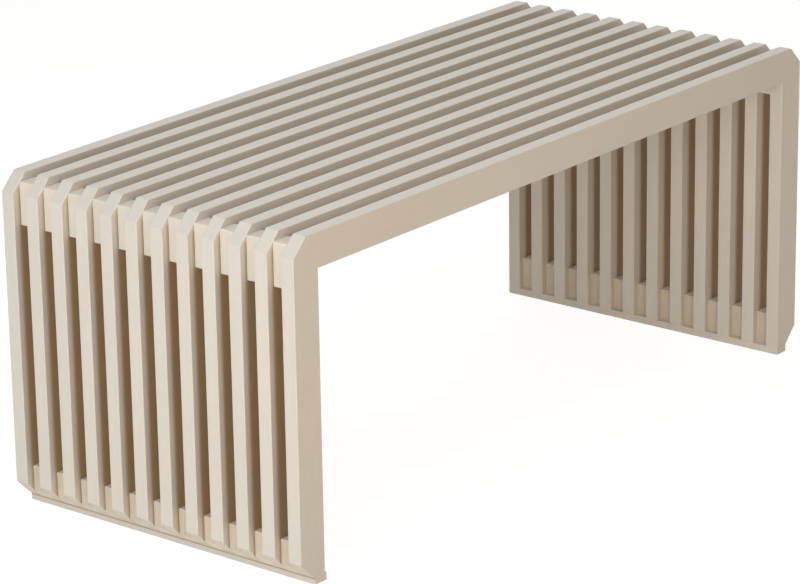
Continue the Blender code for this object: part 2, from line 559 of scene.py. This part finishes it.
def wood_figure_group():
    """Growth rings, streaks and pores of straight grained wood, from 0 to 1 each."""
    tree, given, made = new_group(
        "wood_figure",
        "ShaderNodeTree",
        {
            "Grain Place": ("NodeSocketVector", None),
            "Shift": ("NodeSocketVector", None),
            "Ring Width": ("NodeSocketFloat", 0.006),
            "Streak Width": ("NodeSocketFloat", 0.0025),
            "Pore Width": ("NodeSocketFloat", 0.0007),
        },
        {
            "Rings": "NodeSocketFloat",
            "Streaks": "NodeSocketFloat",
            "Pores": "NodeSocketFloat",
        },
    )
    # The length at which the wave texture's bands repeat, at a scale of 1
    wave_period = 0.314
    # How much of its length along the grain each pattern's place keeps
    ring_share, streak_share, pore_share = 0.05, 0.02, 0.025
    # The level of the noise where a pore starts, and where it is full
    pore_levels = (0.60, 0.72)
    place = add(tree, "ShaderNodeVectorMath", operation="ADD")
    tree.links.new(given["Grain Place"], place.inputs[0])
    tree.links.new(given["Shift"], place.inputs[1])

    def drawn_out(share):
        """The place with its length along the grain shortened to this share, which draws a pattern out."""
        return add(
            tree, "ShaderNodeMapping", {"Vector": place, "Scale": (share, 1.0, 1.0)}
        )

    rings = add(
        tree,
        "ShaderNodeTexWave",
        {
            "Vector": drawn_out(ring_share),
            "Scale": calculate(tree, "DIVIDE", wave_period, given["Ring Width"]),
            "Distortion": 5.0,
            "Detail": 2.0,
            "Detail Scale": 0.6,
            "Detail Roughness": 0.5,
        },
        wave_type="BANDS",
        bands_direction="DIAGONAL",
        wave_profile="SAW",
    )
    streaks = add(
        tree,
        "ShaderNodeTexNoise",
        {
            "Vector": drawn_out(streak_share),
            "Scale": calculate(tree, "DIVIDE", 1.0, given["Streak Width"]),
            "Detail": 4.0,
            "Roughness": 0.6,
        },
    )
    pore_noise = add(
        tree,
        "ShaderNodeTexNoise",
        {
            "Vector": drawn_out(pore_share),
            "Scale": calculate(tree, "DIVIDE", 1.0, given["Pore Width"]),
            "Detail": 1.0,
        },
    )
    connect(
        tree,
        made,
        {
            "Rings": rings.outputs["Fac"],
            "Streaks": streaks.outputs["Fac"],
            "Pores": ramp(tree, pore_noise, pore_levels),
        },
    )
    return tree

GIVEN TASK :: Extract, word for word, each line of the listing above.

PROBLEM SOLUTION ::
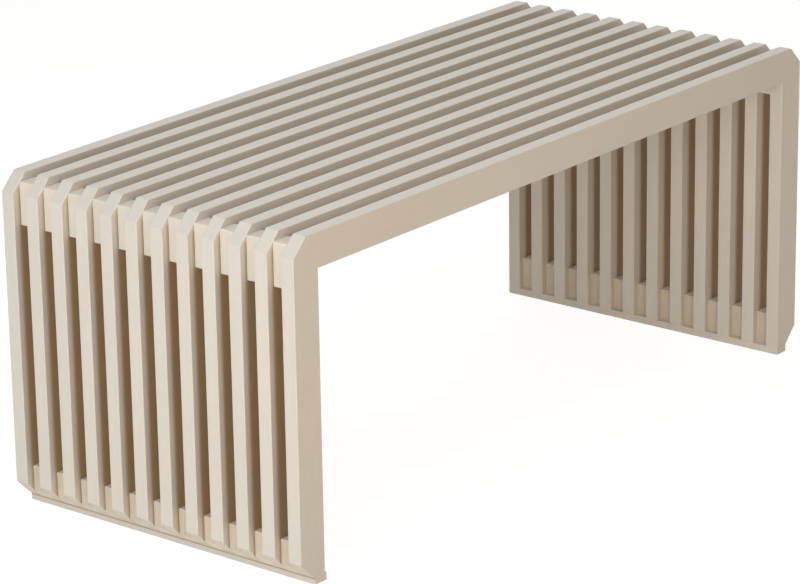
Continue the Blender code for this object: part 2, from line 559 of scene.py. This part finishes it.
def wood_figure_group():
    """Growth rings, streaks and pores of straight grained wood, from 0 to 1 each."""
    tree, given, made = new_group(
        "wood_figure",
        "ShaderNodeTree",
        {
            "Grain Place": ("NodeSocketVector", None),
            "Shift": ("NodeSocketVector", None),
            "Ring Width": ("NodeSocketFloat", 0.006),
            "Streak Width": ("NodeSocketFloat", 0.0025),
            "Pore Width": ("NodeSocketFloat", 0.0007),
        },
        {
            "Rings": "NodeSocketFloat",
            "Streaks": "NodeSocketFloat",
            "Pores": "NodeSocketFloat",
        },
    )
    # The length at which the wave texture's bands repeat, at a scale of 1
    wave_period = 0.314
    # How much of its length along the grain each pattern's place keeps
    ring_share, streak_share, pore_share = 0.05, 0.02, 0.025
    # The level of the noise where a pore starts, and where it is full
    pore_levels = (0.60, 0.72)
    place = add(tree, "ShaderNodeVectorMath", operation="ADD")
    tree.links.new(given["Grain Place"], place.inputs[0])
    tree.links.new(given["Shift"], place.inputs[1])

    def drawn_out(share):
        """The place with its length along the grain shortened to this share, which draws a pattern out."""
        return add(
            tree, "ShaderNodeMapping", {"Vector": place, "Scale": (share, 1.0, 1.0)}
        )

    rings = add(
        tree,
        "ShaderNodeTexWave",
        {
            "Vector": drawn_out(ring_share),
            "Scale": calculate(tree, "DIVIDE", wave_period, given["Ring Width"]),
            "Distortion": 5.0,
            "Detail": 2.0,
            "Detail Scale": 0.6,
            "Detail Roughness": 0.5,
        },
        wave_type="BANDS",
        bands_direction="DIAGONAL",
        wave_profile="SAW",
    )
    streaks = add(
        tree,
        "ShaderNodeTexNoise",
        {
            "Vector": drawn_out(streak_share),
            "Scale": calculate(tree, "DIVIDE", 1.0, given["Streak Width"]),
            "Detail": 4.0,
            "Roughness": 0.6,
        },
    )
    pore_noise = add(
        tree,
        "ShaderNodeTexNoise",
        {
            "Vector": drawn_out(pore_share),
            "Scale": calculate(tree, "DIVIDE", 1.0, given["Pore Width"]),
            "Detail": 1.0,
        },
    )
    connect(
        tree,
        made,
        {
            "Rings": rings.outputs["Fac"],
            "Streaks": streaks.outputs["Fac"],
            "Pores": ramp(tree, pore_noise, pore_levels),
        },
    )
    return tree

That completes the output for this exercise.